#### Description of the task:
Beginning with the line containing "Model this object" and ending with the last line of the records, set down every line exactly.

[Source records]
********

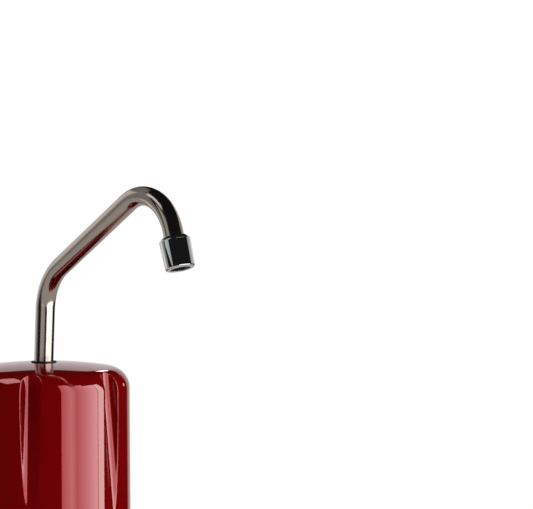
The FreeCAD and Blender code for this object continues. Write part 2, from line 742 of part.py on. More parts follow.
def draw_path(sketch):
    """Draws the centreline and ties its lengths, radii and slopes to the sheet."""
    pieces, _, _ = spout_path()
    for piece in pieces:
        if piece[0] == "run":
            sketch.addGeometry(Part.LineSegment(piece[1], piece[2]))
        else:
            circle = Part.Circle(piece[1], Vector(0, 0, 1), piece[2])
            sketch.addGeometry(Part.ArcOfCircle(circle, math.radians(piece[3]), math.radians(piece[4])))
    for bend in (1, 3, 5):
        sketch.addConstraint(Sketcher.Constraint("Tangent", bend - 1, 2, bend, 2))
        sketch.addConstraint(Sketcher.Constraint("Tangent", bend, 1, bend + 1, 1))
    bind_point(sketch, 0, 1, Vector(0, size.tube_bottom, 0), "0", "Size.tube_bottom")
    sketch.addConstraint(Sketcher.Constraint("Vertical", 0))
    lengths = ("Size.straight_top - Size.tube_bottom", "Size.stem_length", "Size.arm_length",
               "Size.tip_length - Size.adapter_start")
    for run, length in zip((0, 2, 4, 6), lengths):
        index = sketch.addConstraint(Sketcher.Constraint("Distance", run, sketch.Geometry[run].length()))
        sketch.setExpression(f"Constraints[{index}]", length)
    for bend, radius in ((1, "Size.stem_bend_r"), (3, "Size.elbow_bend_r"), (5, "Size.tip_bend_r")):
        index = sketch.addConstraint(Sketcher.Constraint("Radius", bend, sketch.Geometry[bend].Radius))
        sketch.setExpression(f"Constraints[{index}]", radius)
    slopes = ((2, 90 - size.stem_lean, "90 deg - Size.stem_lean * 1 deg"),
              (4, size.arm_slope, "Size.arm_slope * 1 deg"),
              (6, -size.tip_slope, "-Size.tip_slope * 1 deg"))
    for run, slope, expression in slopes:
        index = sketch.addConstraint(Sketcher.Constraint("Angle", run, math.radians(slope)))
        sketch.setExpression(f"Constraints[{index}]", expression)


def turn_to_spout(item):
    """Swings a piece made with the spout's plane in XZ to where the spout rests."""
    item.setExpression("Placement.Rotation.Angle", "(Size.spout_yaw - 90) * 1 deg")
    return item


def make_spout_tube():
    body = new_body("spout_tube")
    path = new_sketch(body, "TubePath")
    draw_path(path)
    section = new_sketch(body, "TubeSection", "XY_Plane")
    section.setExpression("AttachmentOffset.Base.z", "Size.tube_bottom")
    for radius, expression in ((size.tube_r, "Size.tube_r"),
                               (size.tube_r - size.tube_wall, "Size.tube_r - Size.tube_wall")):
        circle = section.addGeometry(Part.Circle(Vector(0, 0, 0), Vector(0, 0, 1), radius))
        section.addConstraint(Sketcher.Constraint("Coincident", circle, 3, -1, 1))
        index = section.addConstraint(Sketcher.Constraint("Radius", circle, radius))
        section.setExpression(f"Constraints[{index}]", expression)
    doc.recompute()
    pipe = body.newObject("PartDesign::AdditivePipe", "Tube")
    pipe.Profile = section
    pipe.Spine = (path, [f"Edge{i + 1}" for i in range(path.GeometryCount)])
    doc.recompute()
    bore_r = size.tube_r - size.tube_wall
    swept = math.pi * (size.tube_r**2 - bore_r**2) * sum(edge.Length for edge in path.Shape.Edges)
    if abs(pipe.Shape.Volume - swept) > 0.01 * swept:
        raise RuntimeError("the tube's volume is not its section times its length")
    return turn_to_spout(body)


def make_aerator():
    """The aerator's pieces, each turned about Z with its outlet face at zero, then set on the tube's end."""
    bore, lip = "Size.aerator_bore_r", "Size.aerator_lip"
    sleeve_top = "Size.aerator_length"
    shoulder = "Size.aerator_shoulder"
    shell = turned("aerator_sleeve", [
        ("Size.aerator_lip_r", "0"),
        ("Size.aerator_mouth_r", "0"),
        ("Size.aerator_r", f"{shoulder} - Size.aerator_shoulder_edge"),
        ("Size.aerator_r - Size.aerator_edge", shoulder),
        ("Size.aerator_top_r", f"{sleeve_top} - Size.aerator_edge"),
        ("Size.aerator_top_r - Size.aerator_edge", sleeve_top),
        ("Size.tube_r + Size.aerator_tube_gap", sleeve_top),
        ("Size.tube_r + Size.aerator_tube_gap", shoulder),
        (bore, shoulder),
        (bore, lip),
        ("Size.aerator_lip_r", lip),
    ])
    dress(shell, "Fillet", "MouthEdge", "Size.aerator_mouth_round", [(size.aerator_mouth_r, 0)])
    inner_r = f"{bore} - Size.loose_gap"
    start = "Size.adapter_start"
    pieces = [
        shell,
        sleeve("aerator_adapter", "Size.tube_r + Size.braze_gap", inner_r, start,
               f"{shoulder} - Size.loose_gap"),
        sleeve("aerator_washer", "Size.tube_r - Size.tube_wall", inner_r, "Size.aerator_washer_start",
               f"{start} - Size.press_gap"),
        sleeve("aerator_screen", "Size.aerator_screen_hole_r", inner_r, "Size.aerator_screen_start",
               "Size.aerator_screen_top"),
        turned("aerator_insert", [
            ("0", "Size.insert_floor"),
            (f"{inner_r} - Size.insert_wall", "Size.insert_floor"),
            (f"{inner_r} - Size.insert_wall", f"{lip} + Size.loose_gap"),
            (inner_r, f"{lip} + Size.loose_gap"),
            (inner_r, "Size.insert_top"),
            ("0", "Size.insert_top"),
        ]),
    ]
    _, tube_end, heading = spout_path()
    down = Vector(math.cos(math.radians(heading)), 0, math.sin(math.radians(heading)))
    outlet = Vector(tube_end.x, 0, tube_end.y) + down * size.adapter_start
    swing = Placement(Vector(0, 0, 0), Rotation(Vector(0, 0, 1), size.spout_yaw - 90))
    on_tube = Placement(outlet, Rotation(Vector(0, 1, 0), size.tip_slope - 90))
    for piece in pieces:
        piece.Placement = swing.multiply(on_tube)
    return pieces


def write_parts(parts):
    """Checks every object and every sub-part's shape, then writes one file for each sub-part."""
    doc.recompute()
    for item in doc.Objects:
        if {"Invalid", "Error"} & set(item.State):
            raise RuntimeError(f"{item.Label} did not recompute: {item.State}")
    for part in parts:
        if part.Shape.isNull() or not part.Shape.isValid():
            raise RuntimeError(f"{part.Label} has no valid shape")
        if len(part.Shape.Solids) != 1:
            raise RuntimeError(f"{part.Label} is {len(part.Shape.Solids)} solids")
    os.makedirs("parts", exist_ok=True)
    for part in parts:
        part.Shape.exportStep(f"parts/{part.Label}.step")
        print(part.Label, round(part.Shape.Volume))


seal_r = "Size.land_r + Size.seal_section_r + Size.press_gap"
seal = ring("housing_o_ring", seal_r, "Size.seal_section_r", "Size.seal_height")
sub_parts = [make_housing_shell(), seal, make_base_body()]
sub_parts += make_feet() + make_inlet() + make_cartridge() + make_socket_pieces() + make_ferrule()
sub_parts += [make_spout_tube()] + make_aerator()
write_parts(sub_parts)
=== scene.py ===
import json
import math
import bpy
import numpy as np
from mathutils import Matrix, Vector


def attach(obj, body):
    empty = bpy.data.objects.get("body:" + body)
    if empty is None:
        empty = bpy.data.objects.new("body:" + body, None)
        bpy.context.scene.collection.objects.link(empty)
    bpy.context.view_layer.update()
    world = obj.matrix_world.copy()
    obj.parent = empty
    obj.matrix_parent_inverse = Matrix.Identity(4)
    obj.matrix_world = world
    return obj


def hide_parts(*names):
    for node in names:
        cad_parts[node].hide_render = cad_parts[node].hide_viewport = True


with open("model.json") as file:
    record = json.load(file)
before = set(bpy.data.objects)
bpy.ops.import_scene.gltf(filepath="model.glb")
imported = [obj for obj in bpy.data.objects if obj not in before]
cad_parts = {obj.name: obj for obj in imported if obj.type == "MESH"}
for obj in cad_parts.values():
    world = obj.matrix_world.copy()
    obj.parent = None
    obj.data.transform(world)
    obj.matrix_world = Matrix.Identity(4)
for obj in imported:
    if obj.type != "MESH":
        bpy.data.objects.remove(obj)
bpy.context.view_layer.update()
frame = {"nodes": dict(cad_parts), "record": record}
print("frame loaded:", len(frame["nodes"]), "nodes")

mm = 0.001


# a grid of points becomes one smooth mesh; rows run down the first axis, columns round the second
def surfaceFromGrid(name, points, closeRows=False, flip=False, capStart=False, capEnd=False):
    rows, columns = points.shape[:2]
    rowCount = rows if closeRows else rows - 1
    row, column = np.meshgrid(np.arange(rowCount), np.arange(columns), indexing="ij")
    nextRow = (row + 1) % rows
    nextColumn = (column + 1) % columns
    quads = np.stack([row * columns + column, row * columns + nextColumn,
                      nextRow * columns + nextColumn, nextRow * columns + column], axis=-1).reshape(-1, 4)
    if flip:
        quads = quads[:, ::-1]
    faces = quads.tolist()
    if capStart:
        first = list(range(columns))
        faces.append(first if flip else first[::-1])
    if capEnd:
        last = list(range((rows - 1) * columns, rows * columns))
        faces.append(last[::-1] if flip else last)
    mesh = bpy.data.meshes.new(name)
    mesh.from_pydata(points.reshape(-1, 3).tolist(), [], faces)
    mesh.polygons.foreach_set("use_smooth", np.ones(len(mesh.polygons), dtype=bool))
    mesh.update()
    piece = bpy.data.objects.new(name, mesh)
    bpy.context.scene.collection.objects.link(piece)
    return piece


# writes a UV for every corner of a grid mesh: turns round the piece, and metres along it
def addGridUv(piece, along):
    mesh = piece.data
    columns = len(mesh.vertices) // len(along)
    corner = np.zeros(len(mesh.loops), dtype=np.int32)
    mesh.loops.foreach_get("vertex_index", corner)
    column = corner % columns
    start = np.zeros(len(mesh.polygons), dtype=np.int32)
    total = np.zeros(len(mesh.polygons), dtype=np.int32)
    mesh.polygons.foreach_get("loop_start", start)
    mesh.polygons.foreach_get("loop_total", total)
    face = np.repeat(np.arange(len(start)), total)
    highest = np.zeros(len(start), dtype=np.int32)
    np.maximum.at(highest, face, column)
    wraps = (highest[face] == columns - 1) & (column == 0)
    turns = np.where(wraps, columns, column) / columns
    layer = mesh.uv_layers.new(name="alongPiece")
    layer.data.foreach_set("uv", np.stack([turns, along[corner // columns]], axis=-1).ravel())


# an outline of (radius, height) points carried round Z
def lathe(name, outline, columns=96, closeRows=True):
    outline = np.asarray(outline)
    turn = np.linspace(0, 2 * math.pi, columns, endpoint=False)
    points = np.empty((len(outline), columns, 3))
    points[..., 0] = outline[:, :1] * np.cos(turn)
    points[..., 1] = outline[:, :1] * np.sin(turn)
    points[..., 2] = outline[:, 1:]
    return surfaceFromGrid(name, points, closeRows=closeRows)


# a straight-sided outline with each corner rounded: a corner is (radius, height, round),
# and its arc is a quadratic blend between points set back along both sides
def roundedOutline(corners, steps=6):
    corners = np.asarray(corners, dtype=float)
    place, amount = corners[:, :2], corners[:, 2]
    count = len(corners)
    outline = []
    for i in range(count):
        back = place[i - 1] - place[i]
        ahead = place[(i + 1) % count] - place[i]
        backLength, aheadLength = np.linalg.norm(back), np.linalg.norm(ahead)
        setBack = min(amount[i], backLength / 2, aheadLength / 2)
        if setBack <= 0:
            outline.append(place[i])
            continue
        start = place[i] + back / backLength * setBack
        end = place[i] + ahead / aheadLength * setBack
        t = np.linspace(0, 1, steps)[:, None]
        outline.extend((1 - t) ** 2 * start + 2 * t * (1 - t) * place[i] + t ** 2 * end)
    return np.array(outline)


# the housing

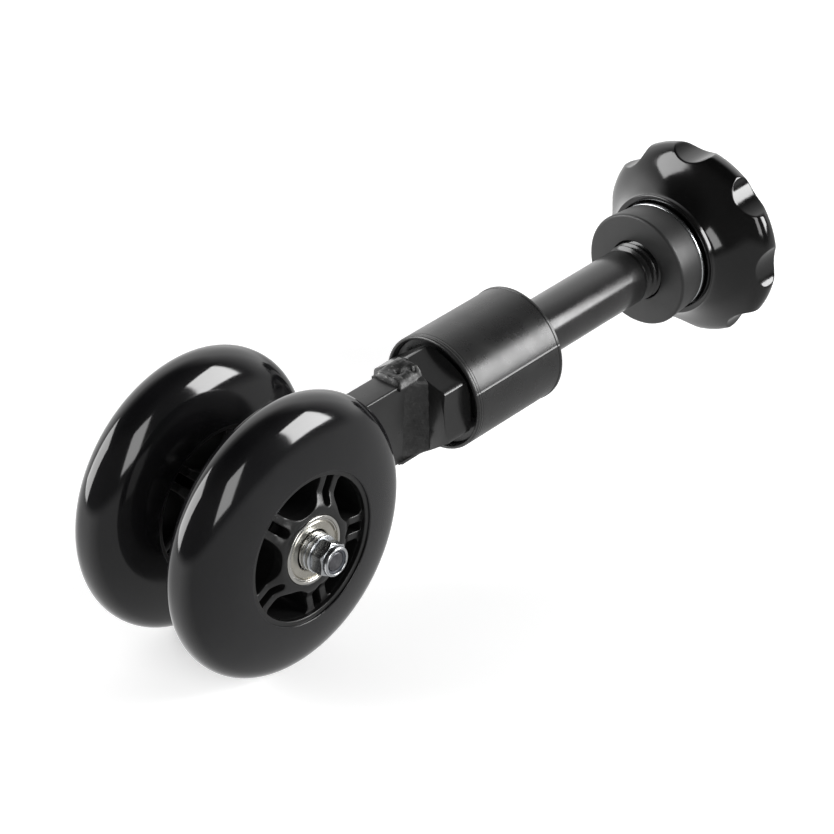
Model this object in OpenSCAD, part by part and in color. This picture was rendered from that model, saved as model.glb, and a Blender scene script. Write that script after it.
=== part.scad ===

********

#### Task answer:
Model this object in OpenSCAD, part by part and in color. This picture was rendered from that model, saved as model.glb, and a Blender scene script. Write that script after it.
=== part.scad ===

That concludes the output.